The total number of police employed by the Opera House government of East Berlin is about seven thousand, and Stumm said that about half of these East Sector officers are still loyal to him. In other words, Police Chief Stumm believes he has the security forces of the rump government outnumbered by three to one. Inside the city, that is.
But no one expects that Communist policy would be so foolish as to attempt a putsch on the blockaded sectors of this city. The risk of it developing into a full-size international incident is too great.
There is one other factor that must not be overlooked. In creating the People's Police and arming it, however lightly, the Russian occupation authorities also have created a problem for themselves. For, despite the political commissars in the units, they must always ask themselves the question: "How loyal; how trustworthy is this organization?"
The large number of desertions are evidence of the disaffection felt by numbers of individuals. Also, the German civilian population has conducted a number of individual assaults on what it regards as turncoats and servants to the Russians.
Western German political leaders in touch with East Germany say that, if the Soviet occupation troops ever withdraw, there will be a bloodbath unequaled in German history when the people turn on the "People's Police."
The Western Powers are watching very closely. A failure in occupation policy by America, Britain, or France might conceivably turn public sentiment away from the West.
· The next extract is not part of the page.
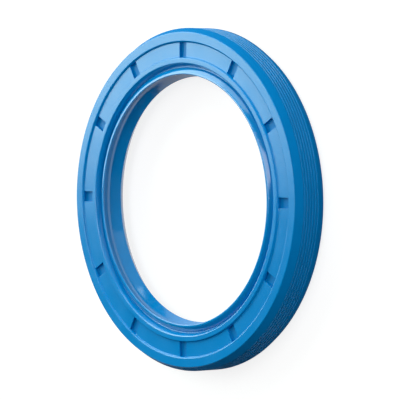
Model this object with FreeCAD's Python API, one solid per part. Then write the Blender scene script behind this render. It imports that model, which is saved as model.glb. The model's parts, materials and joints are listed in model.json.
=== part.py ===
import FreeCAD, Part
import math
import os

# Radial shaft seal with a dust lip, for an 80 mm shaft in a 110 mm housing bore.
# One rubber body is moulded round an L-shaped steel ring, and a garter spring
# sits in a groove behind the sealing lip.
# Z is the shaft's axis. Z = 0 is the oil-side end, and the air-side face is up.
# Radii in the section are worked out from the shaft or from the housing bore,
# and heights from the air-side face or from the oil-side end. All in mm.

# What the seal fits
shaft_d = 80.0
housing_d = 110.0
seal_width = 12.0

# Outside: chamfered ends, and grooves that leave narrow ribs for the press fit
chamfer_angle = 30.0
air_chamfer_length = 2.35
oil_chamfer_length = 2.0
end_edge_radius = 0.4
face_edge_radius = 0.3
groove_pitch = 1.12
groove_half_width = 0.3
groove_depth = 0.22
first_groove_below_chamfer = 0.65
least_land_below_grooves = 1.0

# Air-side face: two rims, a shallow recess between them, and pockets in its floor
outer_rim_width = 3.0
inner_rim_bore_gap = 3.66
inner_rim_width = 1.7
inner_rim_edge_radius = 0.45
recess_depth = 0.62
recess_wall_run = 0.25
recess_edge_radius = 0.3
pocket_count = 12
pocket_width = 3.3
pocket_depth = 0.9

# Dust lip and the groove between it and the inner rim
dust_lip_interference = 0.1
dust_lip_tip_depth = 0.42
dust_lip_thickness = 1.0
dust_lip_root_gap = 1.15
dust_lip_root_depth = 3.0
dust_lip_shoulder_gap = 2.05
dust_lip_shoulder_depth = 1.25
dust_lip_shoulder_radius = 0.6
rim_groove_gap = 2.6
rim_groove_depth = 2.3
rim_groove_radius = 0.25

# Neck between the two lips
neck_gap = 1.25
neck_depth = 3.95
neck_radius = 0.6
crease_gap = 0.83
crease_depth = 4.85

# Sealing lip
lip_interference = 0.5
lip_edge_depth = 7.35
lip_land = 0.24
lip_end_depth = 9.7
lip_oil_angle = 39.0
lip_head_gap = 2.7
lip_head_edge_radius = 0.25

# Garter spring and its groove
spring_coil_d = 2.3
spring_wire_d = 0.45
spring_above_lip_edge = 0.35
spring_seat_thickness = 1.5
spring_clearance = 0.03

# Membrane outside, from the spring groove up to the web
membrane_gap = 2.3
membrane_shoulder = 0.4
web_fillet_radius = 0.7

# Steel ring and the rubber round it
steel_thickness = 1.2
steel_bend_radius = 0.8
sheath_thickness = 1.5
leg_lining = 0.8
web_lining = 0.7
pocket_skin = 0.4
steel_inner_edge_cover = 1.0
steel_end_cover = 1.0
cavity_corner_radius = 0.8

# Worked out from the sizes above
shaft_r = shaft_d / 2
housing_r = housing_d / 2
chamfer_slope = math.tan(math.radians(chamfer_angle))
lip_r = shaft_r - lip_interference
dust_lip_r = shaft_r - dust_lip_interference
face_r = housing_r - air_chamfer_length * chamfer_slope
oil_end_r = housing_r - oil_chamfer_length * chamfer_slope
recess_outer_r = face_r - outer_rim_width
rim_bore_r = shaft_r + inner_rim_bore_gap
recess_inner_r = rim_bore_r + inner_rim_width
steel_outer_r = housing_r - sheath_thickness
steel_leg_bore_r = steel_outer_r - steel_thickness
cavity_r = steel_leg_bore_r - leg_lining
steel_web_bore_r = rim_bore_r + steel_inner_edge_cover

recess_floor_z = seal_width - recess_depth
pocket_floor_z = recess_floor_z - pocket_depth
steel_top_z = pocket_floor_z - pocket_skin
steel_web_z = steel_top_z - steel_thickness
web_z = steel_web_z - web_lining
lip_edge_z = seal_width - lip_edge_depth
lip_end_z = seal_width - lip_end_depth

spring_r = spring_coil_d / 2
spring_groove_r = spring_r + spring_clearance
spring_ring_r = lip_r + spring_seat_thickness + spring_groove_r
spring_z = lip_edge_z + spring_above_lip_edge


def rounded_outline(corners):
    """Closed outline in the XZ plane from (r, z, corner radius), with tangent arcs."""
    points = [FreeCAD.Vector(r, 0, z) for r, z, _ in corners]
    edges = []
    entries = []
    exits = []
    middles = []
    for i, (_, _, radius) in enumerate(corners):
        here = points[i]
        before = points[i - 1] - here
        after = points[(i + 1) % len(points)] - here
        turn = before.getAngle(after)
        # a rounding takes at most 45% of the shorter side beside it
        cut = min(radius / math.tan(turn / 2), 0.45 * before.Length, 0.45 * after.Length)
        entry = here + before.normalize() * cut
        leave = here + after.normalize() * cut
        inward = (before + after).normalize()
        reach = cut / math.cos(turn / 2) - cut * math.tan(turn / 2)
        entries.append(entry)
        exits.append(leave)
        middles.append(here + inward * reach)
    for i, (_, _, radius) in enumerate(corners):
        if radius > 0:
            edges.append(Part.Arc(entries[i], middles[i], exits[i]).toShape())
        edges.append(Part.LineSegment(exits[i], entries[(i + 1) % len(points)]).toShape())
    return Part.Wire(edges)


def ring(corners):
    """Solid of revolution about Z from a rounded outline."""
    face = Part.Face(rounded_outline(corners))
    return face.revolve(FreeCAD.Vector(0, 0, 0), FreeCAD.Vector(0, 0, 1), 360)


def torus(ring_r, wire_r, z):
    return Part.makeTorus(ring_r, wire_r, FreeCAD.Vector(0, 0, z))


def body_section():
    """The rubber's outline, from the oil-side end up the outside and back down the bore."""
    tip_r = dust_lip_thickness / 2
    land_top_z = lip_edge_z + lip_land / 2
    land_low_z = lip_edge_z - lip_land / 2
    lip_end_r = lip_r + (land_low_z - lip_end_z) * math.tan(math.radians(lip_oil_angle))
    outside = [
        (cavity_r, 0, end_edge_radius),
        (oil_end_r, 0, end_edge_radius),
        (housing_r, oil_chamfer_length, 0),
        (housing_r, seal_width - air_chamfer_length, 0),
        (face_r, seal_width, face_edge_radius),
    ]
    face = [
        (recess_outer_r, seal_width, recess_edge_radius),
        (recess_outer_r - recess_wall_run, recess_floor_z, recess_edge_radius),
        (recess_inner_r + recess_wall_run, recess_floor_z, recess_edge_radius),
        (recess_inner_r, seal_width, recess_edge_radius),
        (rim_bore_r, seal_width, inner_rim_edge_radius),
    ]
    dust_lip = [
        (shaft_r + rim_groove_gap, seal_width - rim_groove_depth, rim_groove_radius),
        (shaft_r + dust_lip_shoulder_gap, seal_width - dust_lip_shoulder_depth, dust_lip_shoulder_radius),
        (dust_lip_r + dust_lip_thickness, seal_width - dust_lip_tip_depth, tip_r),
        (dust_lip_r, seal_width - dust_lip_tip_depth, tip_r),
        (shaft_r + dust_lip_root_gap, seal_width - dust_lip_root_depth, neck_radius),
    ]
    sealing_lip = [
        (shaft_r + neck_gap, seal_width - neck_depth, neck_radius),
        (shaft_r + crease_gap, seal_width - crease_depth, 0),
        (lip_r, land_top_z, 0),
        (lip_r, land_low_z, 0),
        (lip_end_r, lip_end_z, 0),
        (shaft_r + lip_head_gap, lip_end_z, lip_head_edge_radius),
    ]
    membrane = [
        (shaft_r + lip_head_gap, spring_z + spring_groove_r, lip_head_edge_radius),
        (shaft_r + membrane_gap, spring_z + spring_groove_r + membrane_shoulder, 0),
        (shaft_r + membrane_gap, web_z, web_fillet_radius),
        (cavity_r, web_z, cavity_corner_radius),
    ]
    return outside + face + dust_lip + sealing_lip + membrane


def rib_grooves():
    """Rings of circular section that leave shallow grooves in the outside."""
    wire_r = (groove_half_width ** 2 + groove_depth ** 2) / (2 * groove_depth)
    ring_r = housing_r - groove_depth + wire_r
    top_z = seal_width - air_chamfer_length - first_groove_below_chamfer
    lowest_z = oil_chamfer_length + least_land_below_grooves + groove_half_width
    count = 1 + int((top_z - lowest_z) / groove_pitch)
    return [torus(ring_r, wire_r, top_z - i * groove_pitch) for i in range(count)]


def pockets():
    """Bars across the ring under the recess, trimmed to the recess floor's width."""
    low_r = recess_inner_r + recess_wall_run
    high_r = recess_outer_r - recess_wall_run
    height = pocket_depth + recess_depth / 2
    centre = FreeCAD.Vector(0, 0, pocket_floor_z)
    track = Part.makeCylinder(high_r, height, centre).cut(Part.makeCylinder(low_r, height, centre))
    bars = []
    for i in range(pocket_count):
        bar = Part.makeBox(housing_r, pocket_width, height)
        bar.translate(FreeCAD.Vector(0, -pocket_width / 2, pocket_floor_z))
        bar.rotate(FreeCAD.Vector(0, 0, 0), FreeCAD.Vector(0, 0, 1), i * 360 / pocket_count)
        bars.append(bar.common(track))
    return bars


def stiffening_ring():
    """Pressed steel ring of L section: a leg along the outside and a web across the face."""
    inside = steel_bend_radius
    outside = steel_bend_radius + steel_thickness
    return ring([
        (steel_leg_bore_r, steel_end_cover, 0),
        (steel_outer_r, steel_end_cover, 0),
        (steel_outer_r, steel_top_z, outside),
        (steel_web_bore_r, steel_top_z, 0),
        (steel_web_bore_r, steel_web_z, 0),
        (steel_leg_bore_r, steel_web_z, inside),
    ])


def garter_spring():
    """The close-wound coil's envelope: a tube one wire thick, joined into a ring."""
    bore_r = spring_r - spring_wire_d
    return torus(spring_ring_r, spring_r, spring_z).cut(torus(spring_ring_r, bore_r, spring_z))


def rubber_body():
    """The moulding, with its ribs, pockets and spring groove, and room for the steel."""
    body = ring(body_section())
    body = body.cut(rib_grooves())
    body = body.cut(pockets())
    body = body.cut(torus(spring_ring_r, spring_groove_r, spring_z))
    return body.cut(stiffening_ring())


os.makedirs("parts", exist_ok=True)
nodes = {
    "rubber_body": rubber_body(),
    "stiffening_ring": stiffening_ring(),
    "garter_spring": garter_spring(),
}
for name, shape in nodes.items():
    shape.exportStep("parts/" + name + ".step")
    print(name, len(shape.Solids), "solid,", round(shape.Volume / 1000, 3), "cm3, valid:", shape.isValid())
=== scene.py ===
# Radial shaft seal in blue nitrile rubber. It lies flat on its oil-side end,
# with the pocketed air-side face up, and the camera looks down on it.
import json
import math

import bpy
import numpy as np
from mathutils import Matrix, Vector


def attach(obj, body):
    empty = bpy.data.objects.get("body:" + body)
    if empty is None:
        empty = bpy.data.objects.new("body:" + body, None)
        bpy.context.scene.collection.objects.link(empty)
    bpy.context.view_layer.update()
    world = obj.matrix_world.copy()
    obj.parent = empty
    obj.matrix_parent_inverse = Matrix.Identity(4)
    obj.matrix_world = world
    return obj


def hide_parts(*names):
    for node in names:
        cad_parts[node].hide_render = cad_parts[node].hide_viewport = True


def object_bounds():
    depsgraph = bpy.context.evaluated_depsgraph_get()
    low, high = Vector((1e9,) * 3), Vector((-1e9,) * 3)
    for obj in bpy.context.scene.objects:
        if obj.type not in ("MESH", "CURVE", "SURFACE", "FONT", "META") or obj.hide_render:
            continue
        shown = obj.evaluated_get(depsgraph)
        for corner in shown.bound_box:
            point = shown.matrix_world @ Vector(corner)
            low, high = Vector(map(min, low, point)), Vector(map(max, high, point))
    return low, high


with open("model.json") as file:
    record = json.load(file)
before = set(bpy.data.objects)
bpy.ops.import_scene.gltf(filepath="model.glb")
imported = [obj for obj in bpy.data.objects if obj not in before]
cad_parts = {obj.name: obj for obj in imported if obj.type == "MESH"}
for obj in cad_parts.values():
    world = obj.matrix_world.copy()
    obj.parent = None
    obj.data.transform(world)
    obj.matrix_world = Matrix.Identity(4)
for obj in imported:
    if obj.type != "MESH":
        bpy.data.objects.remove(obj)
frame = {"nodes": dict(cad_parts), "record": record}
cadLow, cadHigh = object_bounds()
mm = 0.001
print("frame loaded")


# sRGB hex to the linear values that sockets take
def hexToLinear(hexColour):
    channels = [int(hexColour[i:i + 2], 16) / 255 for i in (1, 3, 5)]
    linear = [c / 12.92 if c <= 0.04045 else ((c + 0.055) / 1.055) ** 2.4 for c in channels]
    return (*linear, 1.0)


# a node with its settings; an input given as a socket is linked, any other is set
def addNode(tree, kind, settings=None, inputs=None):
    node = tree.nodes.new(kind)
    for name, value in (settings or {}).items():
        setattr(node, name, value)
    for name, value in (inputs or {}).items():
        if isinstance(value, bpy.types.NodeSocket):
            tree.links.new(value, node.inputs[name])
        else:
            node.inputs[name].default_value = value
    return node


def newMaterial(name):
    material = bpy.data.materials.new(name)
    material.use_nodes = True
    material.node_tree.nodes.clear()
    return material, material.node_tree


def addPiece(name, vertices, faces, materials, replacedNode, sharpAngle):
    mesh = bpy.data.meshes.new(name)
    mesh.from_pydata([tuple(v) for v in vertices], [], [tuple(f) for f in faces])
    mesh.update()
    mesh.shade_smooth()
    mesh.set_sharp_from_angle(angle=math.radians(sharpAngle))
    for material in materials:
        mesh.materials.append(material)
    piece = bpy.data.objects.new(name, mesh)
    bpy.context.collection.objects.link(piece)
    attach(piece, "root")
    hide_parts(replacedNode)
    return piece


# section work: corners are (radius from the axis, height, rounding) in mm
def roundedOutline(corners, degreesPerStep=15):
    outline = []
    for i, (r, z, rounding) in enumerate(corners):
        corner = Vector((r, z))
        back = Vector(corners[i - 1][:2]) - corner
        ahead = Vector(corners[(i + 1) % len(corners)][:2]) - corner
        opening = back.angle(ahead)
        # a rounding takes at most 45% of the shorter side beside it
        cut = min(rounding / math.tan(opening / 2), 0.45 * back.length, 0.45 * ahead.length)
        if cut == 0:
            outline.append(corner)
            continue
        middle = (back.normalized() + ahead.normalized()).normalized()
        centre = corner + middle * cut / math.cos(opening / 2)
        entry = corner + back.normalized() * cut - centre
        leave = corner + ahead.normalized() * cut - centre
        sweep = math.pi - opening
        steps = max(2, round(math.degrees(sweep) / degreesPerStep))
        for k in range(steps + 1):
            share = k / steps
            spoke = entry * math.sin((1 - share) * sweep) + leave * math.sin(share * sweep)
            outline.append(centre + spoke / math.sin(sweep))
    return outline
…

Certainly the current Russian demands for a peace treaty and withdrawal of occupation troops has a great appeal to all of the German population which most urgently wants to be "dis-occupied."
And if there were a reversal of feeling, the military organization to which dissident Germans could turn most certainly has already been set up.
However, as one American officer put it: "Let the Russians worry about the People's Police. We are not going to arm Germans, and the world will sleep better for it."